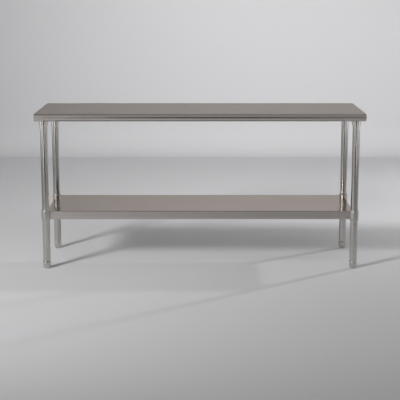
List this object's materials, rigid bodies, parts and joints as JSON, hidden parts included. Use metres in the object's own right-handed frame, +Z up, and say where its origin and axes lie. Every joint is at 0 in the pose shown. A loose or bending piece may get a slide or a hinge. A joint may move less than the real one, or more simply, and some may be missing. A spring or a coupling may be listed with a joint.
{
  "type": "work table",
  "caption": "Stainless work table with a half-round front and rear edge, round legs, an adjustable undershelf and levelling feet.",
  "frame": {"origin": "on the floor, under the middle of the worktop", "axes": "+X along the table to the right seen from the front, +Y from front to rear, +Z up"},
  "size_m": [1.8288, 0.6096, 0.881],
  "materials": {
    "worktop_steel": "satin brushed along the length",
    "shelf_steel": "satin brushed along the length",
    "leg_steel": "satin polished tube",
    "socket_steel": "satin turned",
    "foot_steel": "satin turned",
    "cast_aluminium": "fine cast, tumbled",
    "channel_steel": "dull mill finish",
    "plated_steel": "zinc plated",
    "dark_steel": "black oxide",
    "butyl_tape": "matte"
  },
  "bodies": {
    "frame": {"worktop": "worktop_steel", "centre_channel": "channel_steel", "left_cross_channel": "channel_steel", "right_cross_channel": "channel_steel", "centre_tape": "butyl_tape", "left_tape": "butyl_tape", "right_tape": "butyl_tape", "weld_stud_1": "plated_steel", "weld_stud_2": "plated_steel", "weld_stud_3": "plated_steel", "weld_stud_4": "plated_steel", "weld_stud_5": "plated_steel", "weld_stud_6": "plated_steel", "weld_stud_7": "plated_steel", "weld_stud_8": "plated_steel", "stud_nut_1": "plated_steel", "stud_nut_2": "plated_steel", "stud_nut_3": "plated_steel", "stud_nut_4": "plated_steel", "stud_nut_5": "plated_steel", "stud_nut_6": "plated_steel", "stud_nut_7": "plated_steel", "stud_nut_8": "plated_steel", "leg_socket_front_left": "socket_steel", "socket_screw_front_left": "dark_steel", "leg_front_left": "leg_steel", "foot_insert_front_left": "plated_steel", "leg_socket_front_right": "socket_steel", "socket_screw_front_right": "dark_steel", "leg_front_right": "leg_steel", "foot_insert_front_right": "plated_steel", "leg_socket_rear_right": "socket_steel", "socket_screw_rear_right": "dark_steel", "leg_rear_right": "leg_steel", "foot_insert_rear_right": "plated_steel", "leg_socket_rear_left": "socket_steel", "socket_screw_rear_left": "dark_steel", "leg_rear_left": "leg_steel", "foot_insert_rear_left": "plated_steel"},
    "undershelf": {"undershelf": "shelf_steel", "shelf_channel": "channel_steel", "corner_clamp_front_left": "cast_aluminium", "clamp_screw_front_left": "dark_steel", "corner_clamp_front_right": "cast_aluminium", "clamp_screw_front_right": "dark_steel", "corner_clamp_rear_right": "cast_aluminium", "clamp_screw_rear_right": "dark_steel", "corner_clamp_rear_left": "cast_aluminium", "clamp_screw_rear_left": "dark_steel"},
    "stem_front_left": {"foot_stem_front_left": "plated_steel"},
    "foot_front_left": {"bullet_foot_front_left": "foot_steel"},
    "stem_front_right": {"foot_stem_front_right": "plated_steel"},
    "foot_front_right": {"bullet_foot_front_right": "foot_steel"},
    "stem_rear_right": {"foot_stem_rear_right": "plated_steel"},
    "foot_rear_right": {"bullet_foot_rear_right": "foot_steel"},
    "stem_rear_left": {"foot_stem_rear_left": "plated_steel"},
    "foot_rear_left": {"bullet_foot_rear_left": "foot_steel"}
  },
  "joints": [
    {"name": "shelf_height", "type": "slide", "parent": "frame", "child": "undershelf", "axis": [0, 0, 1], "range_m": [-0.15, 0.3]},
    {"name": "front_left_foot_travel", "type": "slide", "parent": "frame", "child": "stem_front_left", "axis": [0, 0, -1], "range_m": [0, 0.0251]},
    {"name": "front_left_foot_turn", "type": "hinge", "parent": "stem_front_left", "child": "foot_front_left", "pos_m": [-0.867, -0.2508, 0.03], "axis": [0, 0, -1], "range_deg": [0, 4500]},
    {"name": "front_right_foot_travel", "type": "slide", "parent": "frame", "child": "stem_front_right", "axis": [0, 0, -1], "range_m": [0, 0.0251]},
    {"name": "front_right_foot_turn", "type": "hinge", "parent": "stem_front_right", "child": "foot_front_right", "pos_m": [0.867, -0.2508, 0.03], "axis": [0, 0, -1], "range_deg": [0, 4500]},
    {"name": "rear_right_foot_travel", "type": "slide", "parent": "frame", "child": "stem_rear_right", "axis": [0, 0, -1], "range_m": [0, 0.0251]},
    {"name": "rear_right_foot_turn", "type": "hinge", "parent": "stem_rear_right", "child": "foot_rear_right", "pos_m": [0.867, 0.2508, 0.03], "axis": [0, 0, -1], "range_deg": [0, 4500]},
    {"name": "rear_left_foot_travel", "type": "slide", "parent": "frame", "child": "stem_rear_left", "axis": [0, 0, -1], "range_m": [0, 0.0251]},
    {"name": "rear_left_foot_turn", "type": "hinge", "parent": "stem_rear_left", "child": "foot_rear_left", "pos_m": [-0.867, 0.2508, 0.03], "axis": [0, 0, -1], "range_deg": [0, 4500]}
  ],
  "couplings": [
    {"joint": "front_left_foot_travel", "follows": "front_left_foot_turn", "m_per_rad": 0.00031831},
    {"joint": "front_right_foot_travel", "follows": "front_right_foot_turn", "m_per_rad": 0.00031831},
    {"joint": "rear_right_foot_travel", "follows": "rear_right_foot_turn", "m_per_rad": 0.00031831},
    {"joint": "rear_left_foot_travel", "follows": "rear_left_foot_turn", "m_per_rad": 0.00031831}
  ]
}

——————————

▶ Work to do:
Once more, set down the full listing, verbatim.

▶ Expected output:
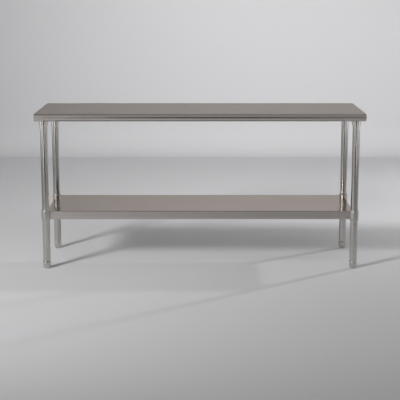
List this object's materials, rigid bodies, parts and joints as JSON, hidden parts included. Use metres in the object's own right-handed frame, +Z up, and say where its origin and axes lie. Every joint is at 0 in the pose shown. A loose or bending piece may get a slide or a hinge. A joint may move less than the real one, or more simply, and some may be missing. A spring or a coupling may be listed with a joint.
{
  "type": "work table",
  "caption": "Stainless work table with a half-round front and rear edge, round legs, an adjustable undershelf and levelling feet.",
  "frame": {"origin": "on the floor, under the middle of the worktop", "axes": "+X along the table to the right seen from the front, +Y from front to rear, +Z up"},
  "size_m": [1.8288, 0.6096, 0.881],
  "materials": {
    "worktop_steel": "satin brushed along the length",
    "shelf_steel": "satin brushed along the length",
    "leg_steel": "satin polished tube",
    "socket_steel": "satin turned",
    "foot_steel": "satin turned",
    "cast_aluminium": "fine cast, tumbled",
    "channel_steel": "dull mill finish",
    "plated_steel": "zinc plated",
    "dark_steel": "black oxide",
    "butyl_tape": "matte"
  },
  "bodies": {
    "frame": {"worktop": "worktop_steel", "centre_channel": "channel_steel", "left_cross_channel": "channel_steel", "right_cross_channel": "channel_steel", "centre_tape": "butyl_tape", "left_tape": "butyl_tape", "right_tape": "butyl_tape", "weld_stud_1": "plated_steel", "weld_stud_2": "plated_steel", "weld_stud_3": "plated_steel", "weld_stud_4": "plated_steel", "weld_stud_5": "plated_steel", "weld_stud_6": "plated_steel", "weld_stud_7": "plated_steel", "weld_stud_8": "plated_steel", "stud_nut_1": "plated_steel", "stud_nut_2": "plated_steel", "stud_nut_3": "plated_steel", "stud_nut_4": "plated_steel", "stud_nut_5": "plated_steel", "stud_nut_6": "plated_steel", "stud_nut_7": "plated_steel", "stud_nut_8": "plated_steel", "leg_socket_front_left": "socket_steel", "socket_screw_front_left": "dark_steel", "leg_front_left": "leg_steel", "foot_insert_front_left": "plated_steel", "leg_socket_front_right": "socket_steel", "socket_screw_front_right": "dark_steel", "leg_front_right": "leg_steel", "foot_insert_front_right": "plated_steel", "leg_socket_rear_right": "socket_steel", "socket_screw_rear_right": "dark_steel", "leg_rear_right": "leg_steel", "foot_insert_rear_right": "plated_steel", "leg_socket_rear_left": "socket_steel", "socket_screw_rear_left": "dark_steel", "leg_rear_left": "leg_steel", "foot_insert_rear_left": "plated_steel"},
    "undershelf": {"undershelf": "shelf_steel", "shelf_channel": "channel_steel", "corner_clamp_front_left": "cast_aluminium", "clamp_screw_front_left": "dark_steel", "corner_clamp_front_right": "cast_aluminium", "clamp_screw_front_right": "dark_steel", "corner_clamp_rear_right": "cast_aluminium", "clamp_screw_rear_right": "dark_steel", "corner_clamp_rear_left": "cast_aluminium", "clamp_screw_rear_left": "dark_steel"},
    "stem_front_left": {"foot_stem_front_left": "plated_steel"},
    "foot_front_left": {"bullet_foot_front_left": "foot_steel"},
    "stem_front_right": {"foot_stem_front_right": "plated_steel"},
    "foot_front_right": {"bullet_foot_front_right": "foot_steel"},
    "stem_rear_right": {"foot_stem_rear_right": "plated_steel"},
    "foot_rear_right": {"bullet_foot_rear_right": "foot_steel"},
    "stem_rear_left": {"foot_stem_rear_left": "plated_steel"},
    "foot_rear_left": {"bullet_foot_rear_left": "foot_steel"}
  },
  "joints": [
    {"name": "shelf_height", "type": "slide", "parent": "frame", "child": "undershelf", "axis": [0, 0, 1], "range_m": [-0.15, 0.3]},
    {"name": "front_left_foot_travel", "type": "slide", "parent": "frame", "child": "stem_front_left", "axis": [0, 0, -1], "range_m": [0, 0.0251]},
    {"name": "front_left_foot_turn", "type": "hinge", "parent": "stem_front_left", "child": "foot_front_left", "pos_m": [-0.867, -0.2508, 0.03], "axis": [0, 0, -1], "range_deg": [0, 4500]},
    {"name": "front_right_foot_travel", "type": "slide", "parent": "frame", "child": "stem_front_right", "axis": [0, 0, -1], "range_m": [0, 0.0251]},
    {"name": "front_right_foot_turn", "type": "hinge", "parent": "stem_front_right", "child": "foot_front_right", "pos_m": [0.867, -0.2508, 0.03], "axis": [0, 0, -1], "range_deg": [0, 4500]},
    {"name": "rear_right_foot_travel", "type": "slide", "parent": "frame", "child": "stem_rear_right", "axis": [0, 0, -1], "range_m": [0, 0.0251]},
    {"name": "rear_right_foot_turn", "type": "hinge", "parent": "stem_rear_right", "child": "foot_rear_right", "pos_m": [0.867, 0.2508, 0.03], "axis": [0, 0, -1], "range_deg": [0, 4500]},
    {"name": "rear_left_foot_travel", "type": "slide", "parent": "frame", "child": "stem_rear_left", "axis": [0, 0, -1], "range_m": [0, 0.0251]},
    {"name": "rear_left_foot_turn", "type": "hinge", "parent": "stem_rear_left", "child": "foot_rear_left", "pos_m": [-0.867, 0.2508, 0.03], "axis": [0, 0, -1], "range_deg": [0, 4500]}
  ],
  "couplings": [
    {"joint": "front_left_foot_travel", "follows": "front_left_foot_turn", "m_per_rad": 0.00031831},
    {"joint": "front_right_foot_travel", "follows": "front_right_foot_turn", "m_per_rad": 0.00031831},
    {"joint": "rear_right_foot_travel", "follows": "rear_right_foot_turn", "m_per_rad": 0.00031831},
    {"joint": "rear_left_foot_travel", "follows": "rear_left_foot_turn", "m_per_rad": 0.00031831}
  ]
}